Peut-être les avez-vous aperçus, alors que vous rentriez chez vous et que la nuit tombait lentement sur le campus. Un groupe compact d’étudiants rassemblés sur le parvis du bâtiment des arts, tous tenant une bougie à la main et brandissant des pancartes où l’on pouvait lire : « Assez de sœurs volées.»
Cette veillée en mémoire des femmes autochtones assassinées ou portées disparues et organisée par le collectif des Étudiants de McGill pour Amnistie internationale (McGill Students for Amnesty International, ndlr), est la deuxième du genre sur le campus après celle du 29 septembre dernier et qui inaugurait le début de la « consent week ».

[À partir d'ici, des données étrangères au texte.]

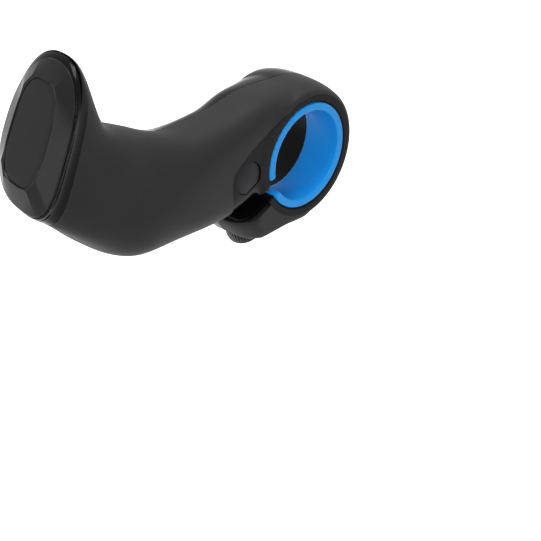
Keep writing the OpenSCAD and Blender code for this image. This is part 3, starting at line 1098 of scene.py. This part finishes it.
@dataclass
class Fastening:
    """Barrel nut, socket head bolt and washer."""

    nut_length: float = 14.0
    nut_sink: float = 0.3
    thread: float = 5.0
    pitch: float = 0.8
    bolt_length: float = 20.0
    head_radius: float = 4.25
    head_height: float = 5.0
    socket: float = 4.0
    socket_depth: float = 2.5
    knurls: int = 40

    def nut(self) -> bpy.types.Object:
        """A bar with one flat, chamfered at both ends and tapped across its middle."""
        z = SIZES
        high = z.half_width - self.nut_sink
        low = high - self.nut_length
        a = np.linspace(0, 2 * np.pi, 144, endpoint=False)
        rings = []
        for x, inset in ((low, 0.4), (low + 0.4, 0.0), (high - 0.25, 0.0), (high - 0.07, 0.07), (high, 0.25)):
            t = (4 - inset) * np.cos(a) + z.bolt_reach
            s = np.minimum((4 - inset) * np.sin(a), 3.4 - inset) + z.nut_place
            rings.append(np.stack([np.full(len(a), x), t, s], -1))
        nut = Surface.tube(np.array(rings)).moved(z.bolt_frame()).mesh("nut")
        hole = Surface.tube(disc_rings(np.array([[2.55, -8.0], [2.55, 8.0]])) + np.array([0, 0, z.nut_place]))
        carve(nut, hole.moved(z.at_bolt()))
        return place_piece(
            finished(nut, 30), "barrel_nut_body", "barrel_nut", Body.FRAME, CoatedSteel("nut_steel", Coating.PHOSPHATE)
        )

    def bolt(self) -> bpy.types.Object:
        """The bolt as one closed surface, from its tip along the thread and over the head into the socket.

        The thread's radius is 2.5 - 0.49 |2 f - 1| with f the fraction of s / pitch - angle / 360. The head's side is
        4.25 - 0.1 (1 + cos(40 a)) / 2. The socket's wall is 2 / cos(a), with a taken from the middle of each side.
        """
        z = SIZES
        a = np.linspace(0, 2 * np.pi, 240, endpoint=False)
        under = z.seat + 1.05
        tip = under - self.bolt_length
        s = np.concatenate([[tip], np.linspace(tip + 0.05, under - 1.4, 340)])
        turn = (s[:, None] / self.pitch - a[None] / (2 * np.pi)) % 1
        ease = np.clip((s[:, None] - tip) / 0.9, 0.0, 1.0)
        ease = np.minimum(ease, np.clip((under - 1.4 - s[:, None]) / 0.8, 0.0, 1.0) * 0.75 + 0.25)
        cut = 0.49 * np.clip(np.abs(2 * turn - 1) * 1.25 - 0.12, 0, 1)
        shank = self.thread / 2 - np.maximum(cut * ease, 0.45 * (1 - np.clip((s[:, None] - tip) / 0.5, 0, 1)))
        top = under + self.head_height
        knurl = self.head_radius - 0.1 * (1 + np.cos(self.knurls * a)) / 2
        side = (a + np.pi / 6) % (np.pi / 3) - np.pi / 6
        socket = self.socket / 2 / np.cos(side)
        round_ = np.ones_like(a)
        rows = [
            (2.5 * round_, under - 1.35), (2.5 * round_, under - 0.2), (2.7 * round_, under),
            (3.9 * round_, under), (4.05 * round_, under + 0.12), (4.1 * round_, under + 0.5),
            (knurl, under + 0.6), (knurl, top - 0.9), (4.12 * round_, top - 0.75), (4.1 * round_, top - 0.45),
            (4.0 * round_, top - 0.2), (3.75 * round_, top), (3.0 * round_, top), (socket + 0.22, top),
            (socket, top - 0.2), (socket, top - self.socket_depth), (0.6 * round_, top - self.socket_depth - 0.5),
        ]
        r = np.vstack([shank] + [row[None] for row, _ in rows])
        along = np.concatenate([s, [at for _, at in rows]])[:, None]
        rings = np.stack([r * np.cos(a), r * np.sin(a), np.broadcast_to(along, r.shape)], -1)
        bolt = finished(Surface.tube(rings).moved(z.at_bolt()).mesh("bolt"), 40)
        return place_piece(bolt, "clamp_bolt_body", "clamp_bolt", Body.BOLT, CoatedSteel("bolt_steel", Coating.OXIDE))

    def washer(self) -> bpy.types.Object:
        """A flat ring with rounded edges, turned about the bolt."""
        z = SIZES
        profile = rounded_corners([(2.6, z.seat, 0.12), (4.375, z.seat, 0.12), (4.375, z.seat + 1, 0.2), (2.6, z.seat + 1, 0.2)])
        rings = disc_rings(profile, 120).transpose(1, 0, 2)
        washer = finished(Surface.loop(rings).moved(z.at_bolt()).mesh("washer"), 40)
        finish = CoatedSteel("washer_steel", Coating.WASHER_OXIDE)
        return place_piece(washer, "bolt_washer_body", "bolt_washer", Body.WASHER, finish)


@dataclass
class EndCap:
    """Bevelled cap on the horn's end, with a bare plate let into it."""

    line: float = 0.4
    edge_height: float = 0.4
    height: float = 2.4
    bevel: float = 4.9
    plate_rim: float = 0.5
    plate_depth: float = 1.2
    plate_sink: float = 0.15
    glue: float = 0.1
    count: int = 240
    facet_room: float = 1.0
    facet_angles: tuple[float, ...] = (36, 63, 117, 144, 216, 243, 297, 324)

    def rim(self, grow: float) -> Array:
        """The horn's end outline, grown."""
        a = np.linspace(0, 2 * np.pi, self.count, endpoint=False)
        return np.stack(Horn.outline(HORN.stations[-1], a, grow), -1)

    def plate(self, grow: float) -> Array:
        """The plate's outline, grown."""
        rim = HORN.stations[-1]
        inset = self.bevel + self.plate_rim
        row = np.array([0, 0, 0, rim[3] - inset, rim[4] - inset, 3.0, 2.9, -0.04, 0.06, 0, 0, 0])
        a = np.linspace(0, 2 * np.pi, self.count, endpoint=False)
        return np.stack(Horn.outline(row, a, grow), -1)

    def facets(self) -> Array:
        """The bevel's inner line: straight between eight points round the plate, so that the bevel has facets."""
        a = np.linspace(0, 2 * np.pi, self.count, endpoint=False)
        corners = np.radians(self.facet_angles)
        line = self.plate(self.facet_room)[np.searchsorted(a, corners - 1e-6)]
        return np.stack([np.interp(a, corners, line[:, n], period=2 * np.pi) for n in (0, 1)], -1)

    @staticmethod
    def stacked(layers: list[tuple[Array, float]]) -> Array:
        """Rings from outlines and their heights."""
        return np.array([np.column_stack([outline, np.full(len(outline), z)]) for outline, z in layers])

    def build(self) -> list[bpy.types.Object]:
        """Cap and plate, each a stack of outlines from its hidden bottom to its top."""
        lip = 1.3 + self.glue
        bottom = self.glue - 3.0
        outer, inner = self.rim(-self.line), self.facets()
        floor = self.height - self.plate_depth

        def bevel(k: float, lift: float = 0.0) -> tuple[Array, float]:
            """The bevel at k of its width, straight between the two outlines."""
            return outer * (1 - k) + inner * k, self.edge_height + (self.height - self.edge_height) * k + lift

        layers = [
            (self.rim(-lip), bottom), (self.rim(-lip), 0.0), (self.rim(-self.line - 0.05), 0.0),
            (outer, 0.06), (outer, self.edge_height - 0.12), bevel(0.015, 0.0), bevel(0.04), bevel(0.3), bevel(0.6),
            bevel(0.95), bevel(0.985, -0.01), (inner, self.height - 0.01), (self.plate(0.3), self.height),
            (self.plate(0.17), self.height - 0.05), (self.plate(self.glue), self.height - 0.15),
            (self.plate(self.glue), floor),
        ]
        cap = Surface.tube(self.stacked(layers)).moved(HORN.at_rim()).mesh("cap")
        top = self.height - self.plate_sink
        face = [
            (self.plate(0.0), floor), (self.plate(0.0), top - 0.15), (self.plate(-0.05), top - 0.05),
            (self.plate(-0.15), top), (self.plate(-1.5), top + 0.02), (self.plate(-3.5), top + 0.05),
        ]
        plate = Surface.tube(self.stacked(face)).moved(HORN.at_rim()).mesh("plate")
        satin = CapPlastic("moulded satin ABS", "cap_plastic", "#161617", 0.2, 0.5, 0.004)
        etched = CapPlastic("moulded etched ABS", "badge_plastic", "#19191a", 0.5, 0.3, 0.02)
        return [
            place_piece(finished(cap, 11), "end_cap_body", "end_cap", Body.FRAME, satin),
            place_piece(finished(plate, 30), "badge_plate_body", "badge_plate", Body.FRAME, etched),
        ]


# Studio


@dataclass
class Studio:
    """White floor and surroundings, soft boxes and the camera."""

    floor_z: float = -160.0
    world_light: float = 0.15
    camera_at: tuple[float, float, float] = (566.885, -646.252, 461.120)
    camera_back: tuple[float, float, float] = (0.57266, -0.65001, 0.49955)
    lens: float = 275.3

    def build(self) -> None:
        """Makes the camera, the lights, the floor and the world."""
        self.camera()
        self.soft_box("overhead", (-0.05, 0.05, 0.7), (0.0, -0.02, 0.0), 0.4, 6.5)
        self.soft_box("front", (0.5, -0.6, 0.45), (0.0, -0.02, 0.0), 0.5, 3.2)
        self.soft_box("low left", (-0.2, -0.8, 0.12), (0.0, -0.05, 0.0), 0.35, 0.7)
        self.soft_box("right", (0.8, -0.05, 0.35), (0.0, -0.02, 0.0), 0.3, 0.7)
        self.floor()
        self.world()

    def camera(self) -> None:
        """The camera at the photograph's angle."""
        data = bpy.data.cameras.new("camera")
        data.lens = self.lens
        data.sensor_width = 36.0
        data.clip_start, data.clip_end = 0.05, 10.0
        camera = bpy.data.objects.new("camera", data)
        camera.location = Vector(self.camera_at) * MM
        camera.rotation_euler = Vector(self.camera_back).to_track_quat("Z", "Y").to_euler()
        bpy.context.scene.collection.objects.link(camera)
        bpy.context.scene.camera = camera

    @staticmethod
    def soft_box(name: str, at: tuple, towards: tuple, size: float, power: float) -> None:
        """A square lamp that faces a point."""
        data = bpy.data.lights.new(name, "AREA")
        data.size = size
        data.energy = power
        lamp = bpy.data.objects.new(name, data)
        lamp.location = at
        lamp.rotation_euler = (Vector(at) - Vector(towards)).to_track_quat("Z", "Y").to_euler()
        bpy.context.scene.collection.objects.link(lamp)

    @staticmethod
    def seen(tree: bpy.types.NodeTree) -> bpy.types.NodeSocket:
        """1 for rays from the camera, and for those that a gloss or a glass sends on, else 0."""
        path = add(tree, "LightPath")
        first = add(tree, "Math", {0: path.outputs["Is Camera Ray"], 1: path.outputs["Is Glossy Ray"]}, operation="ADD")
        both = add(tree, "Math", {0: first.outputs[0], 1: path.outputs["Is Transmission Ray"]}, operation="ADD")
        return add(tree, "Math", {0: both.outputs[0], 1: 1.0}, operation="MINIMUM").outputs[0]

    def floor(self) -> None:
        """A plain white floor that is lifted to white for the eye and keeps the shadow on it."""
        side = 4000.0
        corners = np.array([[-side, -side], [side, -side], [side, side], [-side, side]])
        floor = finished(prism(corners, self.floor_z - 10, self.floor_z, across=True).mesh("floor"))
        material = bpy.data.materials.new("white painted board")
        material.use_nodes = True
        tree = material.node_tree
        tree.nodes.clear()
        board = add(tree, "BsdfDiffuse", {"Color": linear("#d0d0d0")})
        lift = add(tree, "Emission", {"Color": (1, 1, 1, 1), "Strength": self.seen(tree)})
        both = add(tree, "AddShader", {0: board.outputs[0], 1: lift.outputs[0]})
        add(tree, "OutputMaterial", {"Surface": both.outputs[0]})
        floor.data.materials.append(material)

    def world(self) -> None:
        """White to the eye, and a soft grey light on the object."""
        world = bpy.data.worlds.new("studio")
        world.use_nodes = True
        tree = world.node_tree
        tree.nodes.clear()
        strength = add(tree, "MapRange", {0: self.seen(tree), 1: 0.0, 2: 1.0, 3: self.world_light, 4: 1.0})
        sky = add(tree, "Background", {"Color": (1, 1, 1, 1), "Strength": strength.outputs[0]})
        add(tree, "OutputWorld", {"Surface": sky.outputs[0]})
        bpy.context.scene.world = world


def report(piece: bpy.types.Object) -> None:
    """Logs a piece's name and size."""
    size = ", ".join(f"{v / MM:.1f}" for v in piece.dimensions)
    LOG.info("%s: %d faces, %s mm", piece.name, len(piece.data.polygons), size)


def main() -> None:
    """Builds the bar end and its studio, and logs each piece's faces and size."""
    logging.basicConfig(level=logging.INFO, format="%(asctime)s %(message)s")
    bpy.context.scene.view_settings.view_transform = "Standard"
    fastening = Fastening()
    for built in (
        Frame().build(), [Sleeve().build()], [fastening.nut(), fastening.bolt(), fastening.washer()], EndCap().build(),
    ):
        for piece in built:
            report(piece)
    Studio().build()


if __name__ == "__main__":
    main()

La preuve par les chiffres
« Au Canada, que vous viviez dans une réserve ou dans une ville, peu importe votre âge ou votre situation socio-économique, le simple fait que vous soyez une femme ou une fille autochtone vous rend trois fois plus susceptible d’être victime de violences et six fois plus susceptible d’être assassinée que n’importe quelle autre femme au Canada » a rappelé Natasha Comeau, directrice du collectif ; ceci, juste après que l’oratrice invitée, Tiffany Harrington-Ashoona, eut rendu un vibrant hommage à l’artiste canadienne inuit Annie Pootoogook retrouvée morte dans la rivière Rideau le 19 septembre dernier.
Selon un rapport publié par Statistique Canada et repris sur le site internet d’Amnistie internationale Canada « Les hommes et les femmes autochtones encourent, tous deux, un risque accru d’être victimes d’homicides. En 2014, les hommes autochtones couraient sept fois plus le risque d’être assassinés que les hommes non autochtones », c’est ainsi une population dans son entièreté qui est vulnérable.

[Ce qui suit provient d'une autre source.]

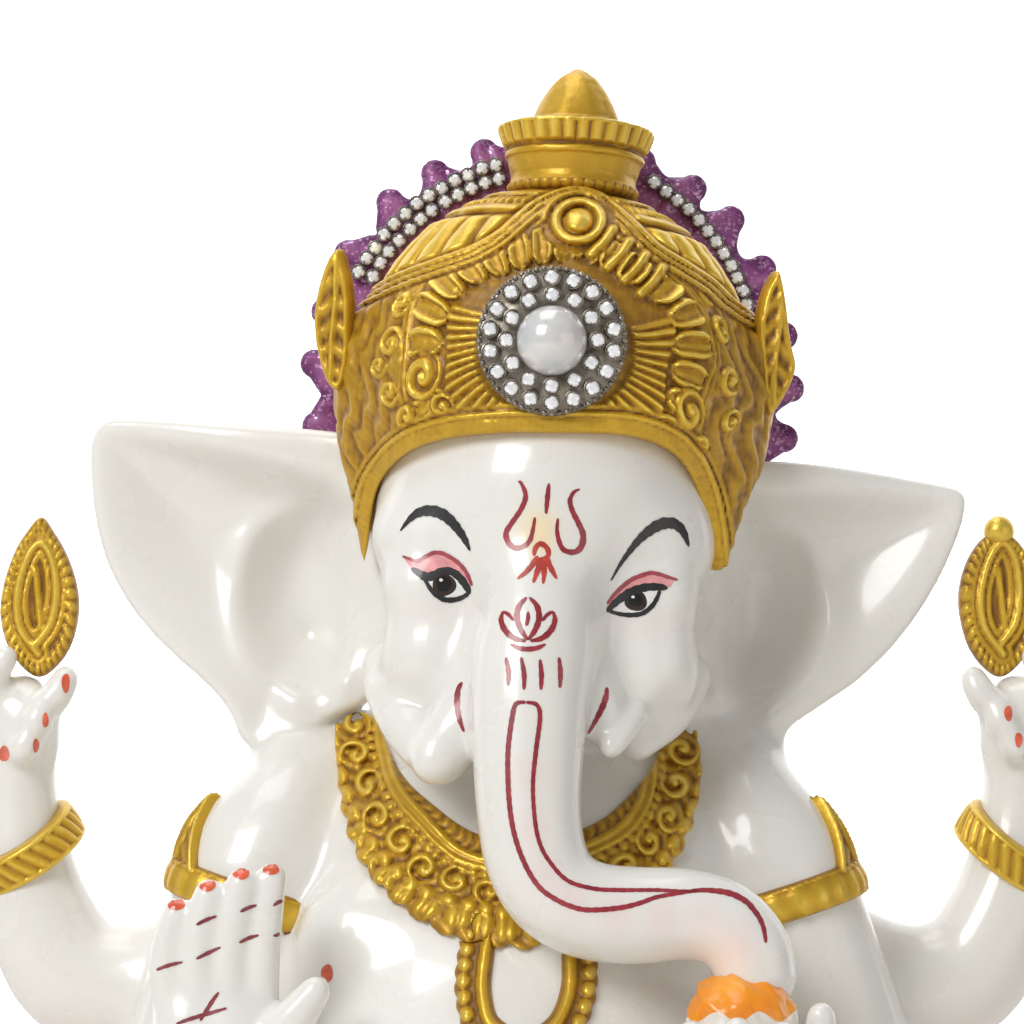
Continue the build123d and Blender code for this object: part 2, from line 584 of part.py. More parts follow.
# ---------------------------------------------------------------- brooch
print("brooch")
bx, by, bz = BROOCH_C
FRONT = dict(x_dir=(1, 0, 0), z_dir=(0, -1, 0))
with BuildPart() as brooch_disc:
    with BuildSketch(Plane(origin=(bx, by + 4.0, bz), **FRONT)):
        Circle(BROOCH_R)
    extrude(amount=4.0)
    fillet(brooch_disc.faces().sort_by(Axis.Y)[0].edges(), 0.8)
    add(crown_outer, mode=Mode.SUBTRACT)
brooch_ring = [(bx + 8.9 * math.cos(math.tau * (i + 0.5) / 18), bz + 8.9 * math.sin(math.tau * (i + 0.5) / 18)) for i in range(18)]
brooch_ring += [(bx + 6.45 * math.cos(math.tau * i / 12), bz + 6.45 * math.sin(math.tau * i / 12)) for i in range(12)]
with BuildPart() as brooch_cups:
    with BuildSketch(Plane(origin=(bx, by, bz), **FRONT)):
        with Locations([(x - bx, z - bz) for x, z in brooch_ring]):
            Circle(CUP_R)
    extrude(amount=0.8)
with BuildPart(Plane(origin=(bx, by - 0.8, bz), **FRONT)) as brooch_stones:
    with Locations([(x - bx, z - bz, 0) for x, z in brooch_ring]):
        Cone(STONE_R, 0.6, 0.9, align=(Align.CENTER, Align.CENTER, Align.MIN))
with BuildPart() as brooch_pearl:
    with Locations((bx, by, bz)):
        Sphere(PEARL_R)
    with Locations((bx, by, bz)):
        Box(20, 20, 20, align=(Align.CENTER, Align.MIN, Align.CENTER), mode=Mode.SUBTRACT)

# ---------------------------------------------------------------- clean-up between neighbours, then write
print("clean-up")
with BuildPart() as crown_tiara_cut:
    add(crown_tiara_solid)
    add(brooch_disc.part, mode=Mode.SUBTRACT)
    add(right_crown_wing.part, mode=Mode.SUBTRACT)
    add(left_crown_wing.part, mode=Mode.SUBTRACT)
    add(halo_solid, mode=Mode.SUBTRACT)

FINISHED = {
    "felt_pad": felt_pad.part,
    "base_plate": base_plate.part,
    "plinth": plinth.part,
    "legs": legs.part,
    "right_foot": one(right_foot.part),
    "left_foot": one(left_foot.part),
    "torso": torso.part,
    "seat_dowels": seat_dowels.part,
    "neck_dowel": neck_dowel.part,
    "head": head_solid,
    "right_tusk": one(right_tusk.part),
    "left_tusk": one(left_tusk.part),
    "right_ear": one(right_ear.part),
    "left_ear": one(left_ear.part),
    "right_ear_pin": right_ear_pin.part,
    "left_ear_pin": left_ear_pin.part,
    "front_right_arm": right_arm_solid,
    "front_left_arm": left_arm_solid,
    "rear_right_arm": one(rear_right_arm.part),
    "rear_left_arm": one(rear_left_arm.part),
    "front_arm_pins": front_arm_pins.part,
    "rear_arm_pins": rear_arm_pins.part,
    "right_hand_finial": right_hand_finial.part,
    "left_hand_finial": left_hand_finial.part,
    "rear_right_bangle": one(rear_right_bangle.part),
    "rear_left_bangle": one(rear_left_bangle.part),
    "front_right_bangle": one(front_right_bangle.part),
    "front_left_bangle": one(front_left_bangle.part),
    "right_armlet": one(right_armlet.part),
    "left_armlet": one(left_armlet.part),
    "laddu": one(laddu.part),
    "necklace": necklace.part,
    "hanging_loop": hanging_loop.part,
    "crown_cap": crown_cap_solid,
    "crown_tiara": one(crown_tiara_cut.part),
    "crown_finial": one(crown_finial.part),
    "finial_pin": finial_pin.part,
    "right_crown_wing": one(right_crown_wing.part),
    "left_crown_wing": one(left_crown_wing.part),
    "halo_frill": halo_solid,
    "chain_cups": chain_cups.part,
    "chain_stones": chain_stones.part,
    "brooch_disc": one(brooch_disc.part),
    "brooch_cups": brooch_cups.part,
    "brooch_stones": brooch_stones.part,
    "brooch_pearl": brooch_pearl.part,
}
for name, part in FINISHED.items():
    part.label = name
    export_step(part, f"parts/{name}.step")
print("written", len(FINISHED))
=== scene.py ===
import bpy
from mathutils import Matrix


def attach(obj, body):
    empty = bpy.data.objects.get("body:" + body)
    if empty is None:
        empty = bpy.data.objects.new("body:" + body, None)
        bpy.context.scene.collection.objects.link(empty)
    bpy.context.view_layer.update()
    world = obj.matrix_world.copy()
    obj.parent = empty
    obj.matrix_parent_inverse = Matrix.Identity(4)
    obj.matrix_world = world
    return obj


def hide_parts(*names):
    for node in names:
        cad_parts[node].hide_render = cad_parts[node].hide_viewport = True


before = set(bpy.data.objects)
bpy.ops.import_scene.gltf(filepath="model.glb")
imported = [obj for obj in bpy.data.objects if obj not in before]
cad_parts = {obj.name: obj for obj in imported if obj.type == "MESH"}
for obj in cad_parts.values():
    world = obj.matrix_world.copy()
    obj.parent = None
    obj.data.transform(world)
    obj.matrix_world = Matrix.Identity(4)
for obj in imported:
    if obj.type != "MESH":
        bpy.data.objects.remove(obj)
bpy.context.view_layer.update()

import math
import bmesh
import bpy
import numpy as np
from mathutils import Matrix, Vector
from mathutils.bvhtree import BVHTree

# Everything below is worked out in millimetres in the row frame and written to Blender in metres.
MM = 0.001
F32 = np.float32


# ------------------------------------------------------------------ distance-field sculpting
def smin(a, b, k):
    if k <= 0:
        return np.minimum(a, b)
    h = np.clip(0.5 + 0.5 * (b - a) / k, 0, 1)
    return b + (a - b) * h - k * h * (1 - h)


def smax(a, b, k):
    return -smin(-a, -b, k)


def smooth(e0, e1, x):
    t = np.clip((x - e0) / (e1 - e0), 0, 1)
    return t * t * (3 - 2 * t)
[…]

Une menace disproportionnée
Mais les preuves ne s’arrêtent pas là, selon une enquête de Statistiques Canada reprise dans un rapport d’Amnistie internationale publiée en 2009, « une jeune femme appartenant aux Premières Nations a cinq fois plus de risques qu’une autre Canadienne de mourir des suites de violences ». À titre d’exemple, « en 2007, dans la province de Saskatchewan, un comité conjoint composé de représentants du gouvernement, des peuples autochtones, de la police et d’associations locales a montré que 60 % des femmes portées disparues dans la province étaient des femmes autochtones, alors que ces dernières ne représentent que 6 % de la population » peut-on aussi lire. L’ONG précise toutefois que « ces chiffres sont encore très certainement en dessous de la réalité ».

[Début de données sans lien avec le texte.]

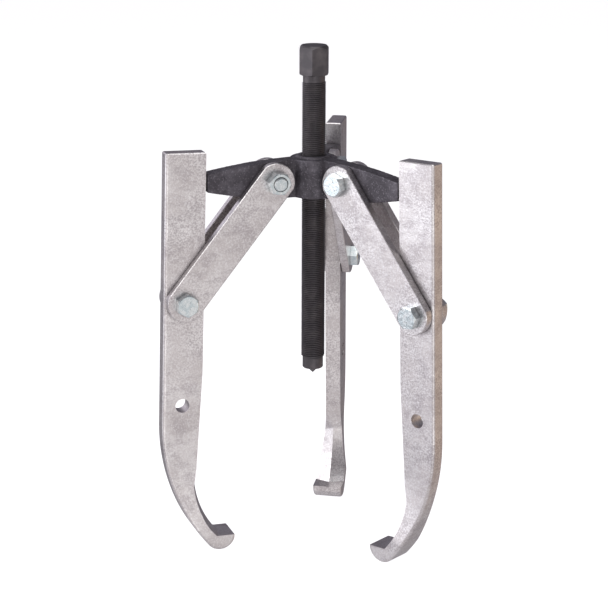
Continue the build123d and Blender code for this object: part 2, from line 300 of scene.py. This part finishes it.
class Nodes:
    """A material's node tree, with short calls for the nodes that the finishes share."""

    def __init__(self, name):
        self.material = bpy.data.materials.new(name)
        self.material.use_nodes = True
        self.tree = self.material.node_tree
        self.shader = self.tree.nodes["Principled BSDF"]
        self.place = self.tree.nodes.new("ShaderNodeTexCoord").outputs["Object"]

    def link(self, output, socket):
        self.tree.links.new(output, socket)

    def noise(self, size, detail=2.0, roughness=0.5, stretch=None):
        """Noise with features of about that size in metres, from 0 to 1."""
        texture = self.tree.nodes.new("ShaderNodeTexNoise")
        texture.inputs["Scale"].default_value = 1 / size
        texture.inputs["Detail"].default_value = detail
        texture.inputs["Roughness"].default_value = roughness
        place = self.place
        if stretch:
            mapping = self.tree.nodes.new("ShaderNodeMapping")
            mapping.inputs["Scale"].default_value = stretch
            self.link(place, mapping.inputs["Vector"])
            place = mapping.outputs["Vector"]
        self.link(place, texture.inputs["Vector"])
        return texture.outputs["Fac"]

    def spread(self, value, low, high, to_low=0.0, to_high=1.0):
        """A value mapped from low..high to to_low..to_high, and held there outside."""
        node = self.tree.nodes.new("ShaderNodeMapRange")
        self.link(value, node.inputs["Value"])
        sockets = ("From Min", "From Max", "To Min", "To Max")
        for socket, number in zip(sockets, (low, high, to_low, to_high)):
            node.inputs[socket].default_value = number
        return node.outputs["Result"]

    def times(self, first, second):
        """The product of two values."""
        node = self.tree.nodes.new("ShaderNodeMath")
        node.operation = "MULTIPLY"
        self.link(first, node.inputs[0])
        self.link(second, node.inputs[1])
        return node.outputs[0]

    def blend(self, factor, first, second):
        """A colour between two colours or colour outputs."""
        node = self.tree.nodes.new("ShaderNodeMix")
        node.data_type = "RGBA"
        self.link(factor, node.inputs["Factor"])
        for index, colour in zip(MIX_COLOURS, (first, second)):
            if isinstance(colour, tuple):
                node.inputs[index].default_value = (*colour, 1)
            else:
                self.link(colour, node.inputs[index])
        return node.outputs[MIX_BLEND]

    def shaded_and_soiled(self, colour, reach):
        """A colour darkened in holes, corners and joints by painted shade and dirt, as far from their
        walls as the reach.
        """
        shade = self.tree.nodes.new("ShaderNodeAmbientOcclusion")
        shade.inputs["Distance"].default_value = reach
        shade.samples = GRIME_AND_SHADE_SAMPLES
        grime_and_shade = self.spread(shade.outputs["AO"], GRIME_AND_SHADE_FULL, GRIME_AND_SHADE_GONE, GRIME_AND_SHADE, 0.0)
        return self.blend(grime_and_shade, colour, GRIME_AND_SHADE_COLOUR)

    def bump(self, height, depth, under=None):
        """A bump of that depth in metres, on top of another bump's normal if there is one."""
        node = self.tree.nodes.new("ShaderNodeBump")
        node.inputs["Distance"].default_value = depth
        self.link(height, node.inputs["Height"])
        if under:
            self.link(under, node.inputs["Normal"])
        return node.outputs["Normal"]

    def finish(self, colour, roughness, normal, metallic):
        self.link(colour, self.shader.inputs["Base Color"])
        self.link(roughness, self.shader.inputs["Roughness"])
        self.link(normal, self.shader.inputs["Normal"])
        self.shader.inputs["Metallic"].default_value = metallic
        return self.material


def plated_steel():
    """Dull plating on flat bar: clouds, darker blotches and streaks, and a grain with pits and painted
    glints that stand in for highlights.
    """
    n = Nodes("plated_steel")
    clouds = n.spread(n.noise(0.030, 3.0), 0.36, 0.64)
    blotches = n.spread(n.noise(0.020, 2.5, 0.55), 0.545, 0.615)
    streaks = n.spread(n.noise(0.022, 3.0, 0.6, stretch=(1, 1, 3.5)), 0.50, 0.66)
    worn = n.spread(n.noise(0.060, 2.0), 0.44, 0.58, 0.25, 1.0)
    grain = n.noise(PLATING_GRAIN, 2.0, 0.6)
    colour = n.blend(clouds, PLATING_DULL, PLATING_CLEAN)
    colour = n.blend(n.spread(blotches, 0, 1, 0, 0.40), colour, PLATING_BLOTCH)
    colour = n.blend(n.spread(streaks, 0, 1, 0, 0.45), colour, PLATING_STREAK)
    pits = n.times(n.spread(grain, 0.36, 0.56, 0.55, 0), worn)
    colour = n.blend(pits, colour, PLATING_PIT)
    # painted glints: near-white specks on the grain in place of highlights
    colour = n.blend(n.spread(grain, 0.50, 0.68, 0, 0.6), colour, PLATING_PAINTED_GLINT)
    # painted shade and dirt darken the plating in holes, corners and joints
    colour = n.shaded_and_soiled(colour, 0.005)
    roughness = n.spread(clouds, 0, 1, 0.38, 0.28)
    normal = n.bump(n.noise(0.008, 3.0), 0.00018)
    normal = n.bump(grain, 0.00012, normal)
    return n.finish(colour, roughness, normal, 1.0)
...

Natasha Comeau a aussi déploré le « manque d’éducation concernant la culture autochtone » à McGill comme le fait que peu d’étudiants savent que le campus de l’Université se situe sur des terres traditionnelles Kanien’kehá:ka.
McGill, indifférente ?
Le lancement, en grande pompe, du Groupe de travail du vice-principal exécutif sur les études et l’éducation autochtone (Provost’s Task Force on Indigenous Studies and Indigenous Education) le 22 septembre dernier, semble avoir insufflé une bouffée d’espoir pour des changements en profondeur. McGill ayant été récemment critiquée à plusieurs reprises notamment sur le fait qu’elle n’oblige pas les étudiants à suivre au moins un cours sur l’histoire ou la culture autochtone comme c’est le cas dans d’autres établissements comme l’Université de Winnipeg au Manitoba. Cependant, ses recommandations mettront certainement du temps à être appliquées vu que le Groupe de travail ne devrait remettre son rapport qu’en juin 2017.
Alors que la veillée prenait fin et que les étudiants se dispersaient lentement, certaines bougies continuaient de briller dans la nuit. Ultime hommage en mémoire des femmes autochtones canadiennes assassinées ou portées disparues.